Traditional source apportionment (Obs-PMF) analysis identified industrial activities—such as boilers (30% in HC) and rubber manufacturing (42% in XP)—as major VOC contributors, contrasting with other Chinese regions where vehicular emissions typically play a major role. This highlights the unique industrial footprint of the FWP. Accounting for photochemical losses of VOCs led to significant discrepancies in original concentrations and sources. Initial VOC concentrations were 51 ppbv at HC and 34 ppbv at XP, respectively, with alkenes experiencing the largest photochemical loss. After correcting photochemical losses, NG combustion contribution increased by 7.9%, coal washing process, vehicle exhaust, and coking flue gas increased by 0.25–4.5%, and a previously obscured biogenic source (2.7%) emerged in HC. In XP, less pronounced changes were observed, with combustion and rubber industry contributions changing marginally (±3%).

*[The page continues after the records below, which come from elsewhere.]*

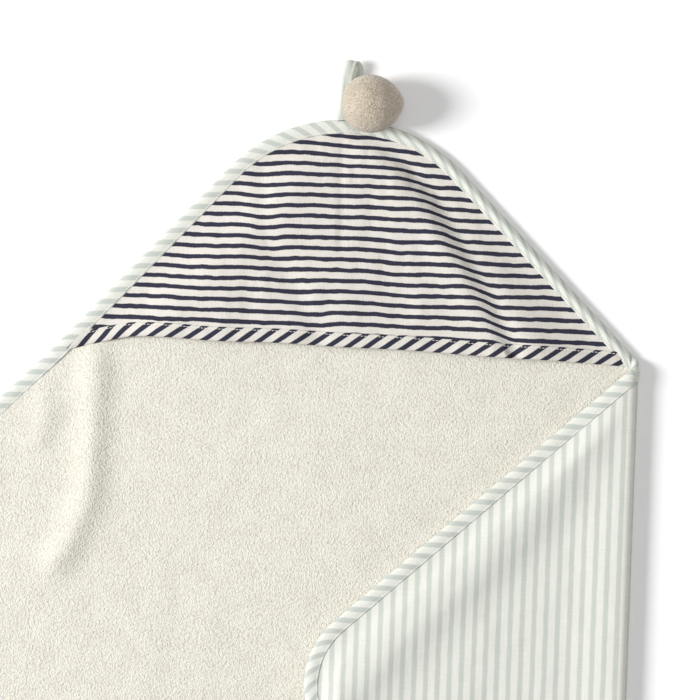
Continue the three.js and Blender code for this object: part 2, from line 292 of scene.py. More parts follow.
def ply(name, rows, from_x, to_x, columns, layer, body_share, turned_share, flip=False):
    """One ply as rows of points between two lines on the flat cloth."""
    spread = np.linspace(0, 1, columns)[None, :]
    across = from_x[:, None] + (to_x - from_x)[:, None] * spread
    points = ply_points(rows, across, layer, body_share, turned_share)
    cloth = np.stack([across, rows[:, None] + 0 * across, 0 * across], axis=-1)
    points = points.reshape(-1, 3)
    faces = grid_faces(len(rows), columns, points, flip=flip)
    return tidied(sheet_mesh(name, points, faces, cloth.reshape(-1, 3)))


def add(tree, kind, inputs=(), **settings):
    """A new node with its settings, and its inputs set to values or joined to other sockets."""
    node = tree.nodes.new(kind)
    for setting, value in settings.items():
        setattr(node, setting, value)
    for socket, value in dict(inputs).items():
        if isinstance(value, bpy.types.NodeSocket):
            tree.links.new(value, node.inputs[socket])
        else:
            node.inputs[socket].default_value = value
    return node


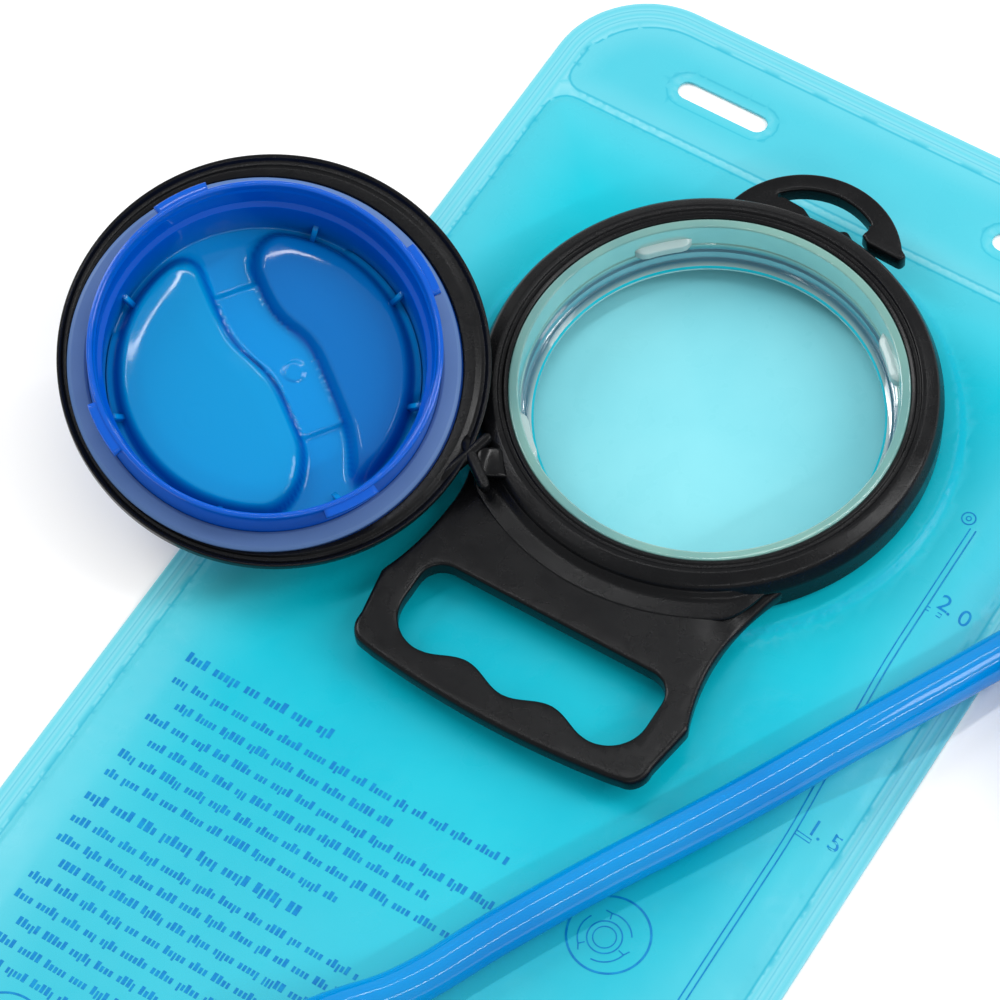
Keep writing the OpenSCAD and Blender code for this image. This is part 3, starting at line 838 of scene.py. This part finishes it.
def block_text():
    """The rows as words of small blocks of uneven height, which spell nothing."""
    parts = []
    for x0, y, length, size in word_rows():
        x, word, k = x0, 0, 0
        while x < x0 + length:
            seed = noise.noise(Vector((x * 0.91, y * 0.73, 5.2)))
            tall = (2.2 if seed > 0.14 else 1.55) * size
            low = y - (0.6 * size if seed < -0.3 else 0)
            wide = (0.78 + 0.5 * seed) * size
            box = [(x, low), (x + wide, low), (x + wide, y + tall), (x, y + tall)]
            parts.append((lay_on_film(box), [(0, 1, 2, 3)]))
            x += wide + 0.42 * size
            k += 1
            if k > 4 + 3 * noise.noise(Vector((x, y, word))):
                x += 1.2 * size
                word, k = word + 1, 0
    return join(*parts)


def scale_x(y):
    """Where the volume scale's left line runs."""
    return 70.2 + 3.2 * float(smoothstep(30, 95, -y))


def scale_print():
    """The volume scale: a ring at its top, a double line, and a tick and number every half litre."""
    parts = [printed_ring(SCALE_TOP, 1.7, 24, 0.35), printed_ring(SCALE_TOP, 0.6, 16, 0.3)]
    line = [(scale_x(y), y) for y in range(5, -226, -6)]
    parts.append(strip(line, 0.32))
    parts.append(strip([(x + 1.5, y) for x, y in line], 0.32))
    for i in range(4):
        y = -19.5 - TICK_PITCH * i
        x = scale_x(y) + 1.5
        parts.append(strip([(x, y + 0.5), (x + 4, y + 0.5), (x + 4, y - 0.5), (x, y - 0.5)], 0.28))
    return join(*parts)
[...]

The study also estimated the contributions of VOCs to OFP in FWP. OFP_loss concentrations were 34 ppbv at HC and 15 ppbv at XP, with alkenes contributing the most to OFP_loss (HC: 90%; XP: 88%). Revised OFP calculations (OFP_ini) found that secondary sources were overestimated by the original calculation (OFP_obs); industrial sources and coal washing in HC were underestimated by 39% and 17%, respectively. In XP, the contribution to OFP from rubber industry and combustion sources increased by 3–4%. These findings demonstrate the vital importance of considering VOC photochemical losses for accurate source identification and for designing O₃ mitigation policies in industrial regions of FWP. Note that photochemical loss correction is not applied to OVOCs, which is assumed to be stable in this study. This simplification introduces uncertainties in OVOC source analysis and OFP estimation. Future work should focus on the impact of OVOC photochemical degradation on source attribution and ozone formation.